Direction
Write out all of the data without omission, exactly as shown.

--- begin ---

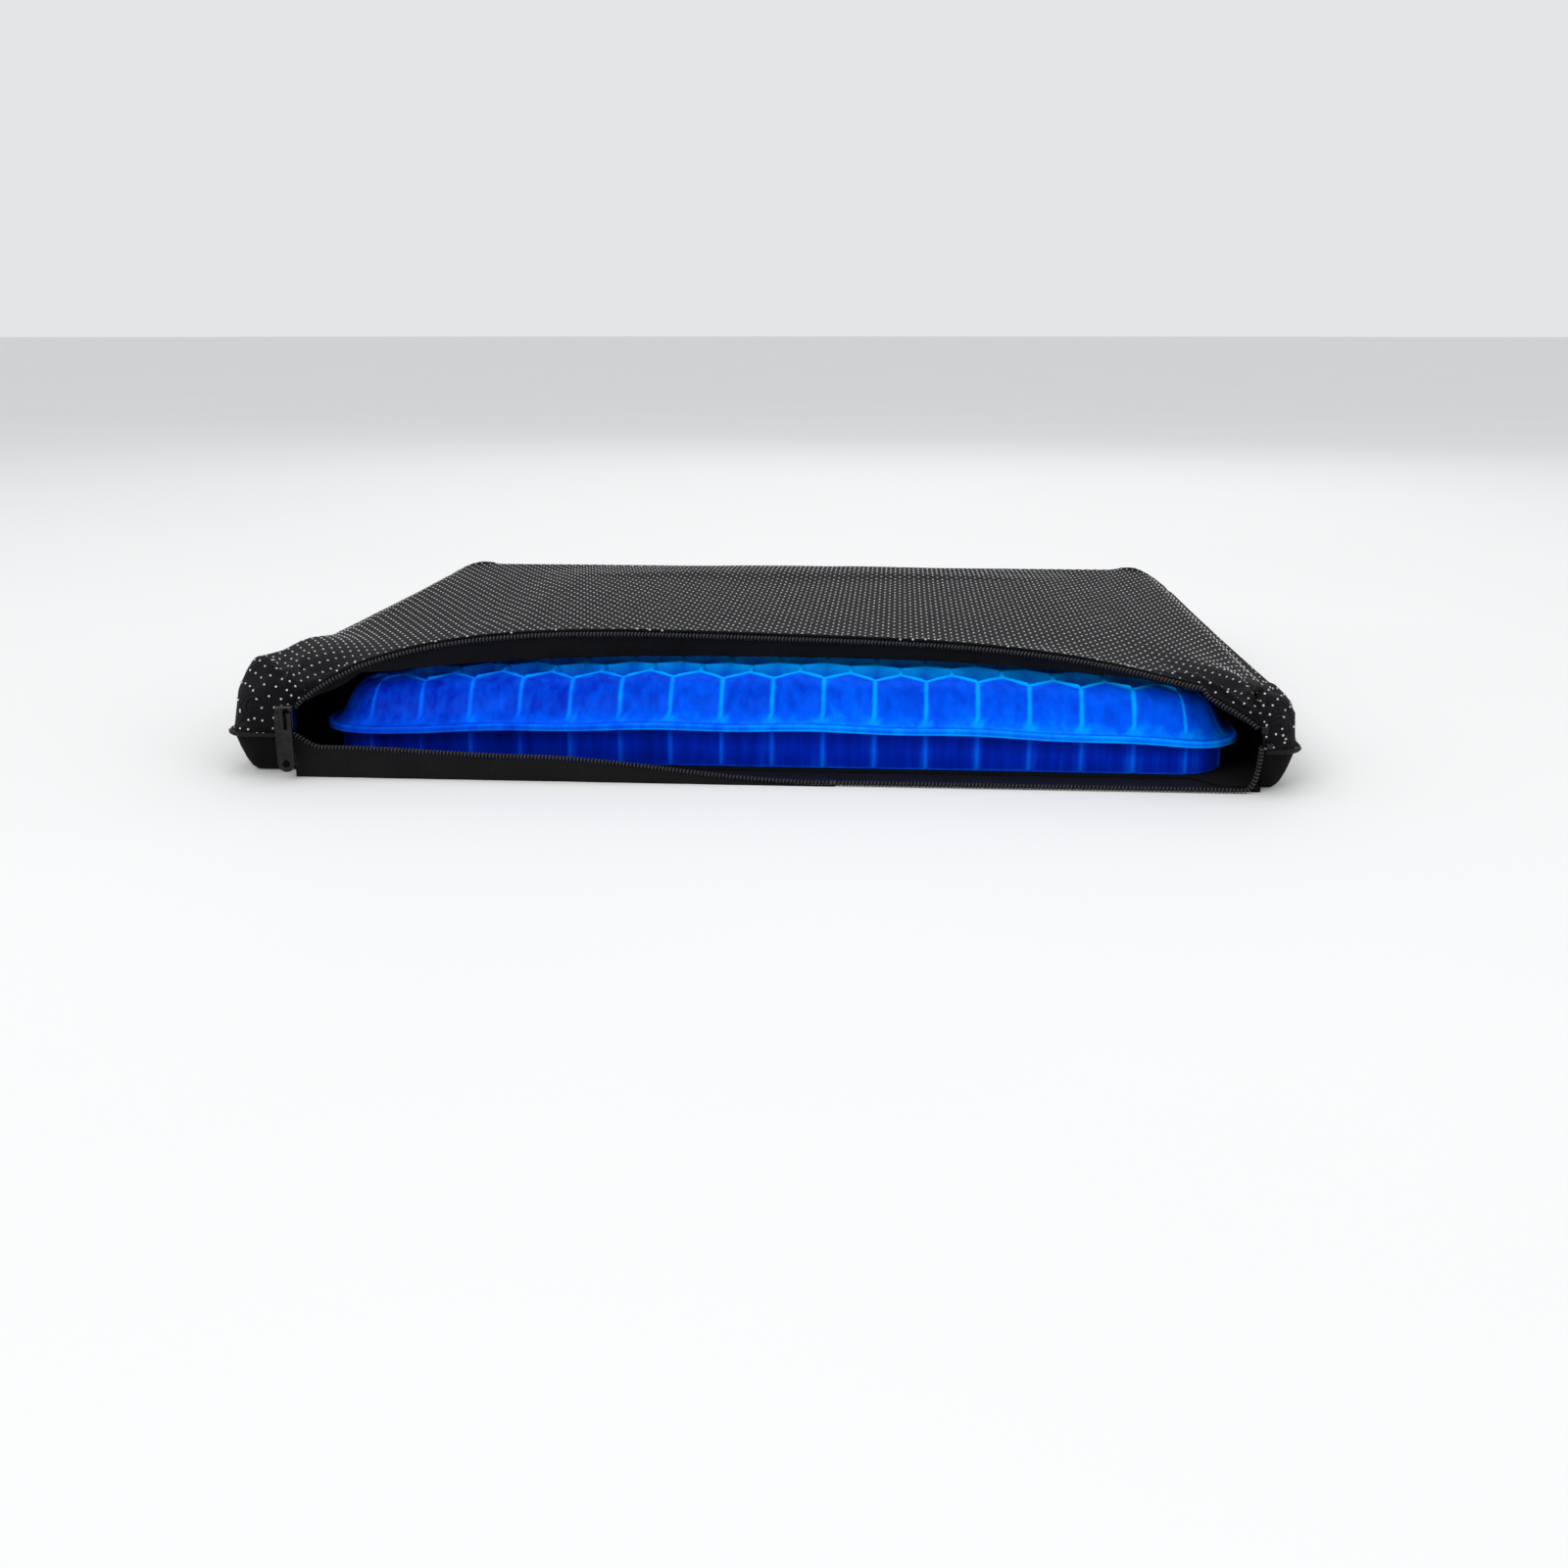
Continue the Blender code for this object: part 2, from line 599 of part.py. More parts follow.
def main():
    clear_scene()
    gel = material("blue gel", (0.0, 0.09, 0.75), 0.15)
    knit = material("charcoal knit", (0.03, 0.03, 0.032), 0.9)
    lining = material("plain black fabric", (0.012, 0.012, 0.013), 0.85)
    tape = material("black zip tape", (0.015, 0.015, 0.016), 0.7)
    coil = material("black nylon coil", (0.02, 0.02, 0.02), 0.35)
    thread = material("black thread", (0.01, 0.01, 0.01), 0.8)
    metal = material("black enamelled metal", (0.02, 0.02, 0.02), 0.25, 0.8)

    gel_insert(gel)
    sheet_panel("cover_top_panel", top_point, TOP_FABRIC, knit, faces_up=True)
    sheet_panel("cover_bottom_panel", bottom_point, BOTTOM_FABRIC, lining, faces_up=False)
    tube("side_seam", seam_path(), SEAM_TUBE_RADIUS, thread)
    zip_tape_upper(tape)
    zip_tape_lower(tape)
    tube("zip_coil_upper", upper_coil_path(), COIL_RADIUS, coil)
    tube("zip_coil_lower", lower_coil_path(), COIL_RADIUS, coil)
    slider_body(metal)
    pull_tab(metal)
    end_stops(metal)


main()
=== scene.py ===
"""Gel seat cushion: honeycomb gel pad, dotted knit cover with an open zip, and its studio.

Laid out as an add-on and run as a script. Every size is in metres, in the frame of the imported
model: origin under the middle of the cushion, +Z up, the open mouth faces -Y.
"""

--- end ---

The response
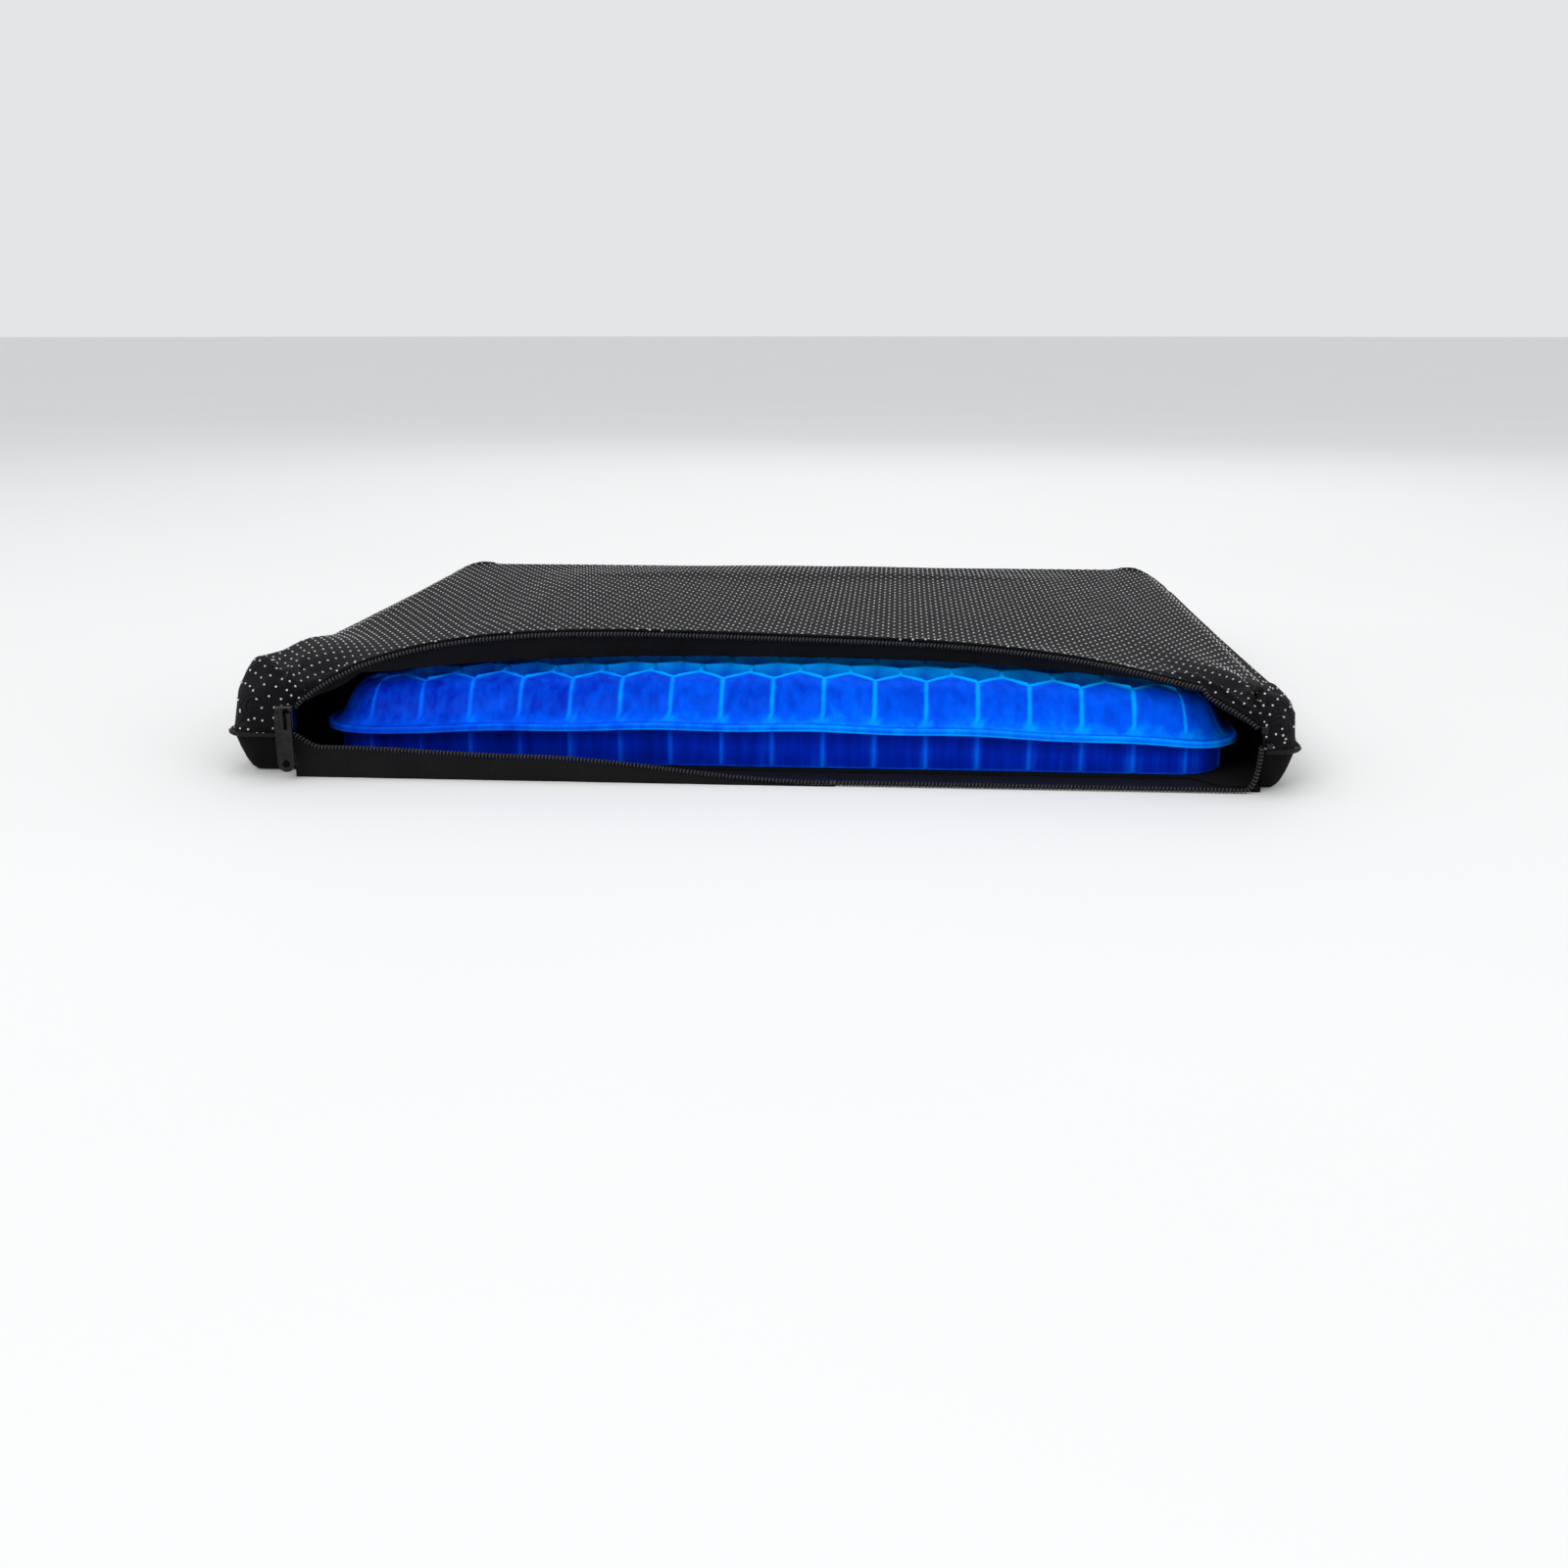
Continue the Blender code for this object: part 2, from line 599 of part.py. More parts follow.
def main():
    clear_scene()
    gel = material("blue gel", (0.0, 0.09, 0.75), 0.15)
    knit = material("charcoal knit", (0.03, 0.03, 0.032), 0.9)
    lining = material("plain black fabric", (0.012, 0.012, 0.013), 0.85)
    tape = material("black zip tape", (0.015, 0.015, 0.016), 0.7)
    coil = material("black nylon coil", (0.02, 0.02, 0.02), 0.35)
    thread = material("black thread", (0.01, 0.01, 0.01), 0.8)
    metal = material("black enamelled metal", (0.02, 0.02, 0.02), 0.25, 0.8)

    gel_insert(gel)
    sheet_panel("cover_top_panel", top_point, TOP_FABRIC, knit, faces_up=True)
    sheet_panel("cover_bottom_panel", bottom_point, BOTTOM_FABRIC, lining, faces_up=False)
    tube("side_seam", seam_path(), SEAM_TUBE_RADIUS, thread)
    zip_tape_upper(tape)
    zip_tape_lower(tape)
    tube("zip_coil_upper", upper_coil_path(), COIL_RADIUS, coil)
    tube("zip_coil_lower", lower_coil_path(), COIL_RADIUS, coil)
    slider_body(metal)
    pull_tab(metal)
    end_stops(metal)


main()
=== scene.py ===
"""Gel seat cushion: honeycomb gel pad, dotted knit cover with an open zip, and its studio.

Laid out as an add-on and run as a script. Every size is in metres, in the frame of the imported
model: origin under the middle of the cushion, +Z up, the open mouth faces -Y.
"""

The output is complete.